I’ve not really an idear about the system, but isn’t the Cyanogenmod Open Source? So would it be possible to emulate Cyanogen instead of Android to work around the law?

I setup an playable speed Android environment for a customer years ago using QEMU which is a hybrid cooperative-kernaling/virtualizer/emulator (cooperative-kernaling is running more than one OS kernal simultaneously).
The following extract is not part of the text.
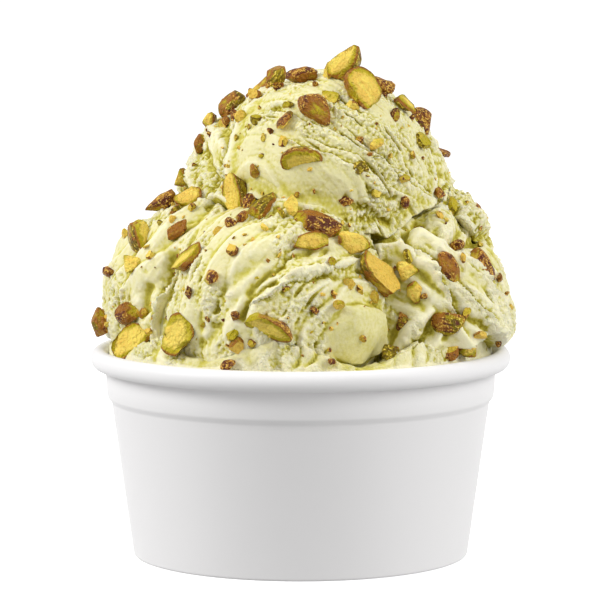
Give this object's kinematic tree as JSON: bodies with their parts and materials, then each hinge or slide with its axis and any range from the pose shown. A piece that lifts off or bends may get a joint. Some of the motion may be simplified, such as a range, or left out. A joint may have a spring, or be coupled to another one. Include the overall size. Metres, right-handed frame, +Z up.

There were several difficulties I never fully overcame.
Most app stores did not recognize “your device” and I could not figure out how to feed them a fake device. So DRM-Free APK files were required for most app. Obtaining these legally, which I always did, is a pain. Many of the APKs on one’s android are DRM’d so can’t simply be transferred for use on a computer. I contacted many authors requesting the use a compatible app store or let me download an APK. a dozen or so let me have APKs only 1 used a different store.
No multitouch.
No auto start for Android games. The customer could boot or resume an entire Android system but needed to manually run games from within the system. This seems to me to be at odds with the way Lutris operates.
There were a mirad of poorly documented keyboard shortcuts to access Android features normally requiring tilt, light sensing, hardware buttons and such.
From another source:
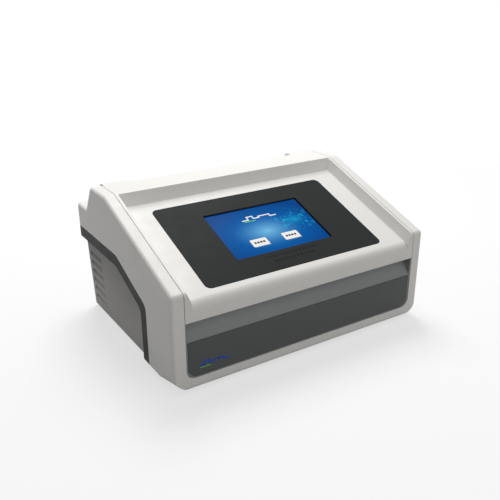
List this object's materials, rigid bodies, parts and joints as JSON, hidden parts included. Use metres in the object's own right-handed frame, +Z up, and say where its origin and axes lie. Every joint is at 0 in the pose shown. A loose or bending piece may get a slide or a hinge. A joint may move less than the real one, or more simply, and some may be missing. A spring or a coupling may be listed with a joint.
{
  "type": "thermal cycler",
  "caption": "Bench-top thermal cycler: a white casing whose sloped lid carries a touch display and hinges open over a well block, with vented dark side panels.",
  "frame": {"origin": "on the floor, under the centre of the casing's box", "axes": "+X to the machine's right as its user faces it, +Y to its rear, +Z up"},
  "size_m": [0.4, 0.304, 0.2025],
  "materials": {
    "casing_white": "fine moulded texture, satin",
    "side_graphite": "fine moulded texture, matt",
    "grip_grey": "fine moulded texture, matt",
    "fascia_dark": "satin",
    "bezel_grey": "satin printed film",
    "screen": "smooth, lit from behind",
    "dark_plastic": "matt",
    "steel": "brushed",
    "aluminium": "satin",
    "rubber": "matt",
    "circuit_board": "solder mask",
    "ceramic": "matt",
    "silicone": "matt"
  },
  "bodies": {
    "base": {"main_housing": "casing_white", "side_panel_left": "side_graphite", "side_panel_right": "side_graphite", "rear_panel": "side_graphite", "front_panel": "grip_grey", "front_fascia": "fascia_dark", "deck_plate": "dark_plastic", "block_surround": "dark_plastic", "catch_magnet": "dark_plastic", "fan_frame_left": "dark_plastic", "fan_frame_right": "dark_plastic", "power_inlet": "dark_plastic", "power_switch_body": "dark_plastic", "base_tray": "steel", "hinge_bracket_left": "steel", "hinge_bracket_right": "steel", "hinge_pin_left": "steel", "hinge_pin_right": "steel", "power_supply": "steel", "usb_port": "steel", "network_port": "steel", "sample_block": "aluminium", "heat_sink": "aluminium", "foot_1": "rubber", "foot_2": "rubber", "foot_3": "rubber", "foot_4": "rubber", "main_board": "circuit_board", "peltier_module_1": "ceramic", "peltier_module_2": "ceramic", "peltier_module_3": "ceramic", "peltier_module_4": "ceramic", "peltier_module_5": "ceramic", "peltier_module_6": "ceramic"},
    "lid": {"lid_shell": "casing_white", "lid_liner": "dark_plastic", "catch_plate": "steel", "lid_gasket": "rubber", "screen_bezel": "bezel_grey", "touch_panel": "screen", "lcd_module": "steel", "display_bracket": "steel", "display_board": "circuit_board", "heater_carrier": "steel"},
    "heated_cover": {"heater_plate": "aluminium", "heater_pad": "silicone", "plate_guide_1": "steel", "plate_guide_2": "steel", "plate_guide_3": "steel", "plate_guide_4": "steel", "plate_spring_1": "steel", "plate_spring_2": "steel", "plate_spring_3": "steel", "plate_spring_4": "steel"},
    "rocker": {"power_rocker": "dark_plastic"},
    "fan_left": {"fan_rotor_left": "dark_plastic"},
    "fan_right": {"fan_rotor_right": "dark_plastic"},
    "fuse_tray": {"fuse_drawer": "dark_plastic"}
  },
  "joints": [
    {"name": "lid_hinge", "type": "hinge", "parent": "base", "child": "lid", "pos_m": [0, 0.0955, 0.193], "axis": [-1, 0, 0], "range_deg": [0, 78]},
    {"name": "cover_float", "type": "slide", "parent": "lid", "child": "heated_cover", "axis": [0, 0, 1], "range_m": [0, 0.003], "stiffness_N_per_m": 5000, "springref_m": -0.003, "deforming": ["plate_spring_1", "plate_spring_2", "plate_spring_3", "plate_spring_4"]},
    {"name": "rocker_tilt", "type": "hinge", "parent": "base", "child": "rocker", "pos_m": [-0.092, 0.14211, 0.05465], "axis": [1, 0, 0], "range_deg": [0, 20]},
    {"name": "fan_left_spin", "type": "hinge", "parent": "base", "child": "fan_left", "pos_m": [-0.175, 0.104, 0.054], "axis": [1, 0, 0], "continuous": true},
    {"name": "fan_right_spin", "type": "hinge", "parent": "base", "child": "fan_right", "pos_m": [0.175, 0.104, 0.054], "axis": [1, 0, 0], "continuous": true},
    {"name": "fuse_tray_slide", "type": "slide", "parent": "base", "child": "fuse_tray", "axis": [0, 0.9905, -0.1373], "range_m": [0, 0.018]}
  ]
}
Another option is using a chroot environment to run x86 Android. While this is full-speed native, it is unfortunately x86. This reduces compatibility (many android games that will actually run on x86 will check architecture and falsely insist they won’t run. It is an automaticly included feature for many engines and compilers that devs are often unaware of) and includes the aforementioned difficulties. However, I would suggest Lutis devs add chroot to Lutris for the sake of older native closed source GNU/Linux games. Soon, chroot may be the only option to run them if this is not the case already.
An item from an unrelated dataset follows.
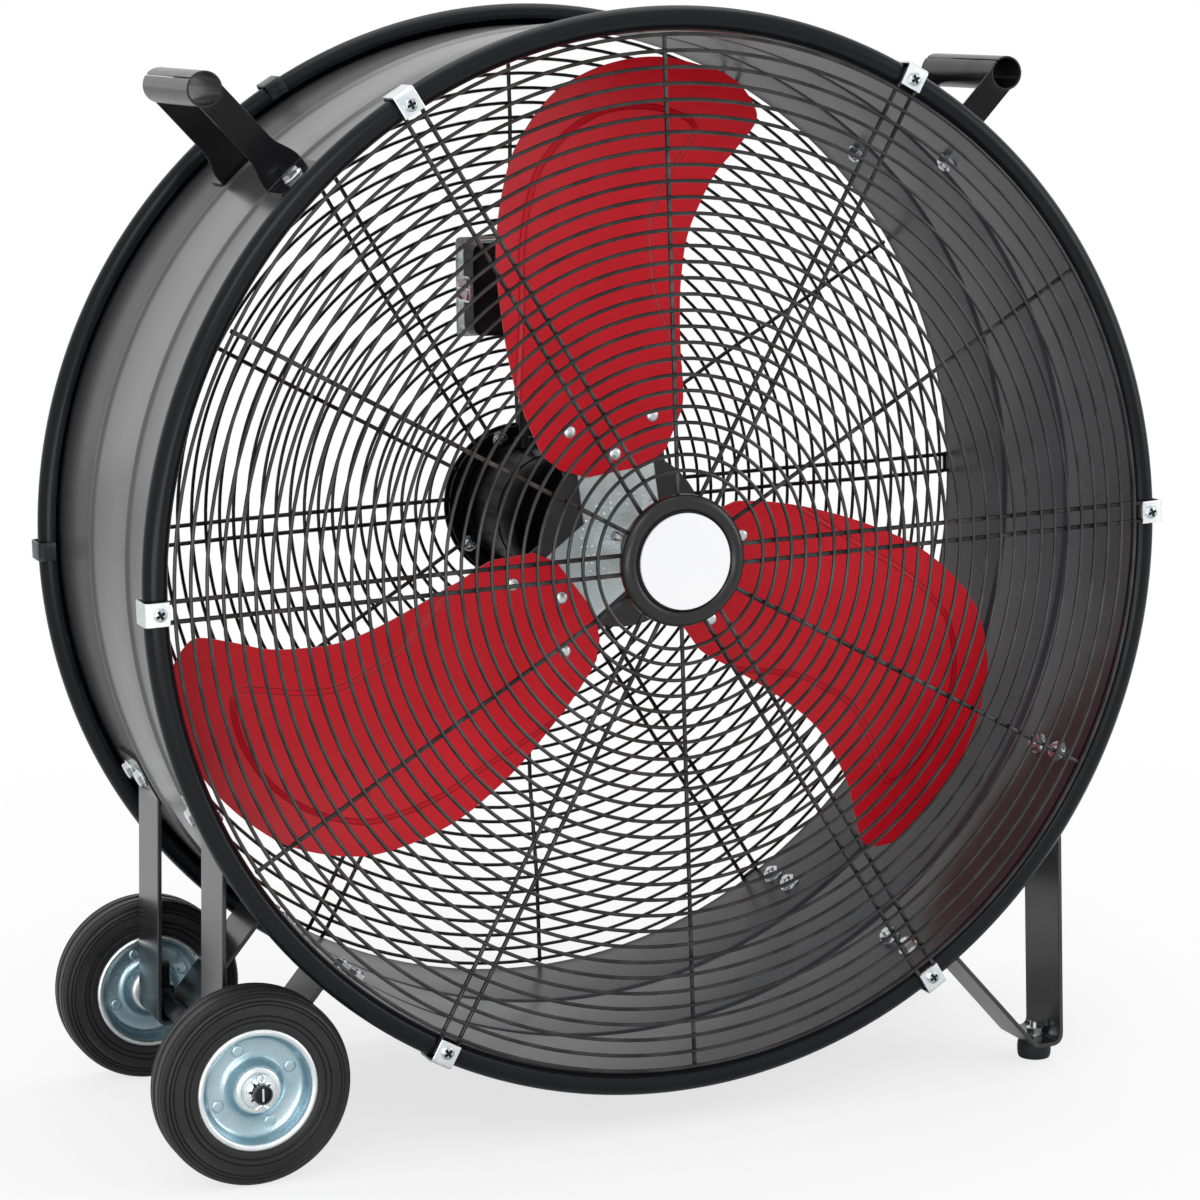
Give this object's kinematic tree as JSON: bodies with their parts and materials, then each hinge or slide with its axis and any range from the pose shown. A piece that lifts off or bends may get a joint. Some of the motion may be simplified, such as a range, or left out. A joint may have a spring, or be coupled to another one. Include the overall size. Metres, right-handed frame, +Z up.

EDIT: I did not mean to say there are insurmountable problems. I was only pointing out what needs to be overcome. We wouldn’t have had emulation at all if people were discouraged by such problems.

Looks like Android support in Lutris isn’t likely to happen soon :smiley:

btw, one good source for game APKs is the Humble Store, that’s where most of my Android games are from.

Chrome OS runs Android apps. Including Chrome OS on Intel 32-bit and 64-bit (not just arm). Using qemu to run Chrome OS gains both Chrome OS games and Android games. For Chrome OS specifically, there are a surprising number of companies porting their games to Chrome OS but not to GNU/Linux and even blocking these same games from running in wine.
For those who never have experienced qemu, here are some qemu command-line examples:
qemu-system-i386 -m 8 -drive format=raw,file=iw.img
This runs using a hard drive image in the file iw.img and allocates 8k RAM. This is how I run Inner Worlds on Debian Bo
qemu-system-x86_64 -m 2G -drive format=raw,file=w81.img
This is how to run Windows 8.1 on a customer’s GNUi/Linux laptop.

Same command-lines work on Mac, or even Android or Windows for that matter. The hard drive images can be from a real system or conjured by the qemu-img command-line utility (specify size and format). iso files can be mounted as cd-roms (this is how i installed Windows 8.1). This is not complicated. More advanced options are available and just as simple. I actually installed Debian Hamm and Windows 8.1 simultaneously for a customer. qemu is that nice.

Hi, I’ve just read through this thread and I think this may be a resolution to my problem, @zerothis

I’m needing a android emulator to run Marvel Strike Force, do you know if MSF works via this method? I would test this on my end but I have absolutely no clue on how to install Chrome OS in qemu or where to even find a Chrome OS iso file.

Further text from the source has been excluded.